Abstract

The continuous rise in carbon dioxide (CO2) concentrations has become a significant global issue, exacerbated by the rapid expansion of industrial activities. Due to the inherent stability of CO2, conventional detection methods are often limited by their low sensitivity and selectivity. Inspired by the remarkable enrichment capabilities of metal–organic frameworks after diamine modification, which enables effective carbon dioxide adsorption through the specific binding between CO2 and diamines, combined with the gravimetric-sensing properties of quartz crystal microbalances, allows for CO2 detection at room temperature. Specifically, the diamine-functionalized Mg2(dobpdc) exhibits switch-like adsorption behavior through the cooperative insertion of CO2 into the Mg–N bond during a chain reaction, a process confirmed by in situ infrared spectroscopy and adsorption kinetic calculations.

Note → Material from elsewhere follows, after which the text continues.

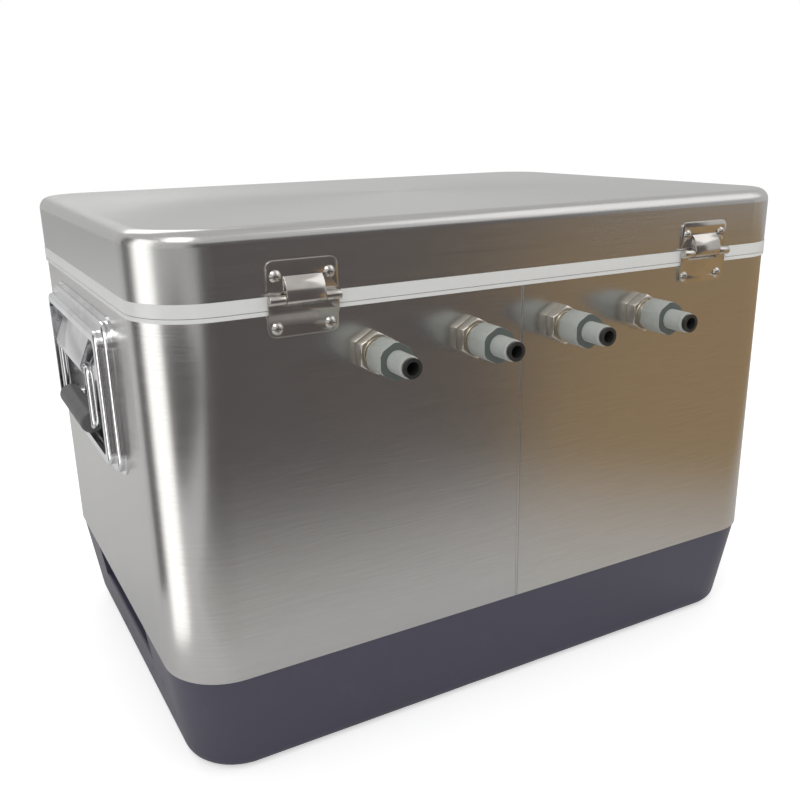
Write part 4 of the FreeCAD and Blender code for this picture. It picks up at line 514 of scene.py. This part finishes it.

The gravimetric-based gas sensor, fabricated from Mg2(dobpdc) functionalized with diamines of different chain lengths, can detect CO2 as low as 7.5 ppm, exhibits a sensitivity of 355 toward 1000 ppm of CO2, and demonstrates excellent selectivity in mixed gas environments. The chemical reactions and kinetic processes involved in the sensing mechanism were further analyzed through the shape of the adsorption isotherms (3.5 mmol/g) and the adsorption heat (45 kJ/mol), elucidating the influence of diamine chain length on sensing performance. Finally, simulations of CO2 detection in human exhaled breath were conducted, offering a novel strategy for health management applications.